Din konusu bizde tartışma bile kaldırmıyor. Siz, dinin dışında hayatın anlamını çözecek bir alandan bahsediyorsunuz...
Hayat kafamızı karıştırıyor. Dinler, insanları iyi hissettirecek hikâyelerle doludur. Seküler veya dindar olmayanlar ise bunları saçmalık olarak görmeye meyilli. Bir insan korktuğunda ne yaparsın? ”Aptalsın” demezsin. “Tanrı yoktur” diyerek de sorunları çözmüş olmuyorsun. Peki, laik dünyada dinin yerine ne kondu? Kişisel başarı, para, aşk, aile...

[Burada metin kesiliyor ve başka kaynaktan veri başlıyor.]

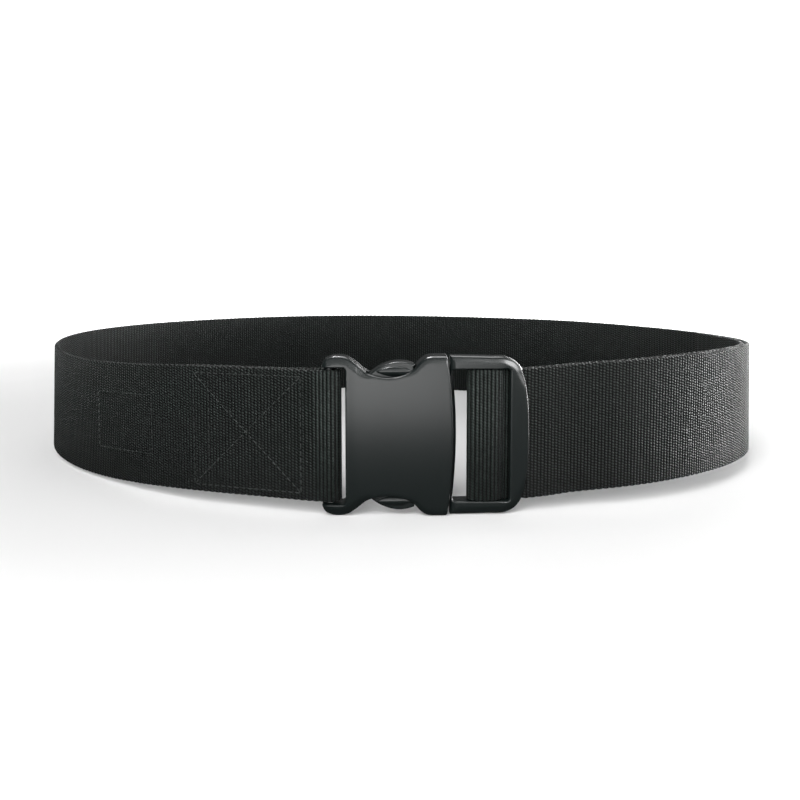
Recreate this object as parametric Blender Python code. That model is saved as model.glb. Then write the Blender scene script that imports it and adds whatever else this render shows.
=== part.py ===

Hepsinde bir şekilde sorunlar yaşanıyor. Modern seküler insan da süper mutlu değil. Kültür önemli bir araç, ancak bir grup entelektüelin elinde kaldı. Modern seküler insanın elinde CNN, alışveriş merkezi ve arabası kaldı. Buradaki gerilimler, çelişkilerle uğraşmak da bizim alanımız. Sorgulayan, merak eden kişi... Bizim müşterimiz o.

Müşteri demişken... TSOL, psikologların işini elinden alıyor olmasın?
Öyle bir eleştiri almadım, psikoloji de okulun bir parçası. Dersler paralı; bizim de hayatta kalmamız lazım. Kuaföre, elbiseye para veriliyorsa buna neden verilmesin? Freud, parasını nakit ve hemen seans sonrası alırdı. Gerekçesi, hastanın seansa değer vermesiydi. Bir şey bedava olunca insanlar pek ciddiye almıyor.